# Solved: Solution to "You might not have permission to use this network resource" on x



## grover52 (May 7, 2010)

After a lot of attempts I finally found a solution that worked for me to solve this error message that appears when you try to access another pc or laptop on your mixed xp home / xp pro home network. There were a lot of solutions on all kinds of sites including this one, but none of them worked for me except the steps below. Hope this helps someone out!

1) Open Network Connections

2) Right click the wired or wireless connection you use to access the internet (for example, I use "Wireless Network Connection")

3) Select "Properties"

4) Select "install" then "protocol" then "add"

5) From the list select "microsoft tcp/ip version 6" and add it

6) Again select "install" then "protocol" then "add"

7) From the list select "*NWLink IPX/SPX/NetBIOS compatible transport protocol" and add it*

8) Press OK or close

9) Go to the "advanced" menu at the very top of the network connections window (6th menu along)

10) Select "advanced settings"

11) Select the connection you use to connect to the internet

12) Under "file and printer sharing" tick tcp/ip 6 and nwlink. untick any others

13) Under "client" tick tcp/ip 6 and nwlink. untick any others

14) do steps 1 to 13 on all computers on your network

15) restart all computers

16) for me at least (running two laptops both with xp pro, and one desktop with xp home) all computers can now see each other and access shared folders and printers with no problems at all. no warning messages, no delays!

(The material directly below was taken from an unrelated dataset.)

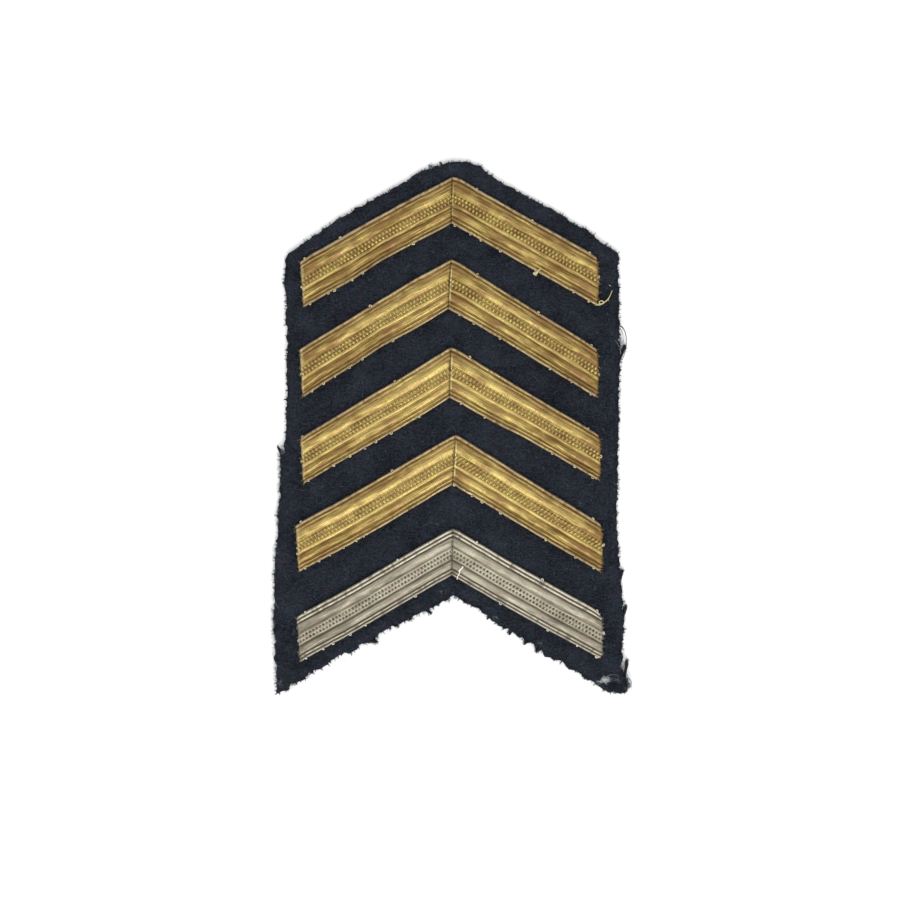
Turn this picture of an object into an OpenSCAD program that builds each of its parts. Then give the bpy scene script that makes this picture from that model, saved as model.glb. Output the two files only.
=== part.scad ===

Hope this works for you as quickly as it worked for me, I've seen this solution nowhere else on the web.

Grover


----------



## JohnWill (Oct 19, 2002)

IPX should NOT be required to properly network.


----------



## TerryNet (Mar 23, 2005)

> ... I've seen this solution nowhere else on the web.


Probably because IPX is essentially "legacy" while IPv6 is the future.  And, by the way, of interest to many who might be tempted to try this I'm pretty sure Microsoft does not include IPX in Vista or 7.


----------



## grover52 (May 7, 2010)

but without adding both protocols (tcpip6 and nwlink) the network didn't function. using one or the other on it's own didn't work. using netbeui didn't work. using tcp/ip didn't work. changing restrictanonymous value didn't work. none of the many and varied solutions on the net worked at all except the solution above.

sorry the title of the thread was "on xp" but the message board chopped off the p. don't know anything re vista or 7 afraid.


----------



## JohnWill (Oct 19, 2002)

Well, I'm sure there was a solution that would have worked without involving IPX, but as long as you're happy...


----------



## johnnysch (Jul 30, 2007)

...I have been struggling to connect my computers - ran through your 13 steps and voila! Even the printer works now...
Regards
J

Q: will this still be necessary under W7?


----------



## JohnWill (Oct 19, 2002)

Since Window7 doesn't support IPX, I suggest you get it working the right way with TCP/IP.


----------